Singapore bond markets closed the year on a strong note and turned in positive performance for December. The UOB Singapore Government Bond All Index gained 1.33 percent for the month. Singapore government bonds benefited from a worsening in the global recession and a subsequent rally in global bonds, and yields reached new lows for the year. As economic data continued to weaken, officials acknowledged the worsening domestic economic outlook. This acknowledgment supported investors’ bias for the relative safety of bonds. However, as the market adjusted for new supply and some profit taking, some of the gains were pared back. Although the market remained flushed with liquidity as overnight interbank rates eased by an additional 12.5 basis points (bps), investors’ desire for higher yields amid falling inflation promoted a further flattening of the yield curve. The 2/10 year Singapore Government Securities (SGS) yield curve compressed by a further 20 bps in December, while 2-, 5- , 10- and 20-year SGS benchmark yields were lower by 2, 15, 28 and 33 bps respectively.

In the corporate bond world, the market remained dysfunctional; this was further compounded by the typical year-end illiquidity.

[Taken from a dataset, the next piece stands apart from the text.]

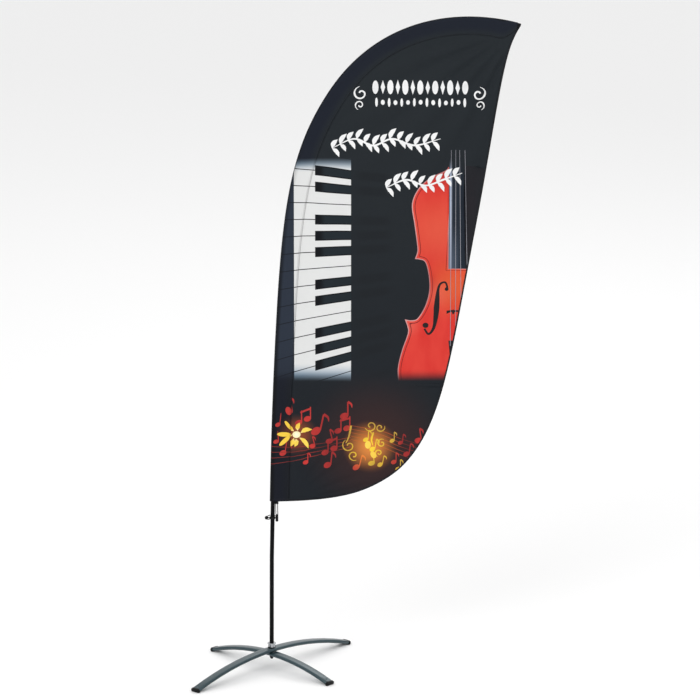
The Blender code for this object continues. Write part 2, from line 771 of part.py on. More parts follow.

Swap spreads narrowed, aided by excess interbank liquidity, and general risk aversion kept most trading books closed. As a result, most trades were due to redemption pressures, and were done on a matched-trade basis between end customers with prices marked down. Credit spreads subsequently inched wider yet again amid fears of earnings revisions ahead. In contrast, swap spreads were lower across the maturity spectrum with 2-, 5- and 10-year swap spreads at a respective 14, 20 and 2 bps for the month. Corporate bonds continued to underperform both swaps and government bonds on a total return basis. The HSBC Singapore Local Currency Non-Government Sub Index posted gains of only 0.95 percent and trailed SGS by 38 bps.

Economic data reported during December was weak across the board and continued to point toward a deepening and protracted growth slump for the domestic economy. Industrial production contracted a further 7.5 percent in November while non-oil domestic exports fell by another 17.5 percent for the same month in their seventh consecutive monthly decline. Real retail sales contracted 8.5 percent in October, the worst contraction since May 2002, and PMI for December was at 44.8 in its fourth back-to-back monthly reading below the neutral level of 50. Inflation also fell to 5.5 percent in November from 6.4 percent the previous month.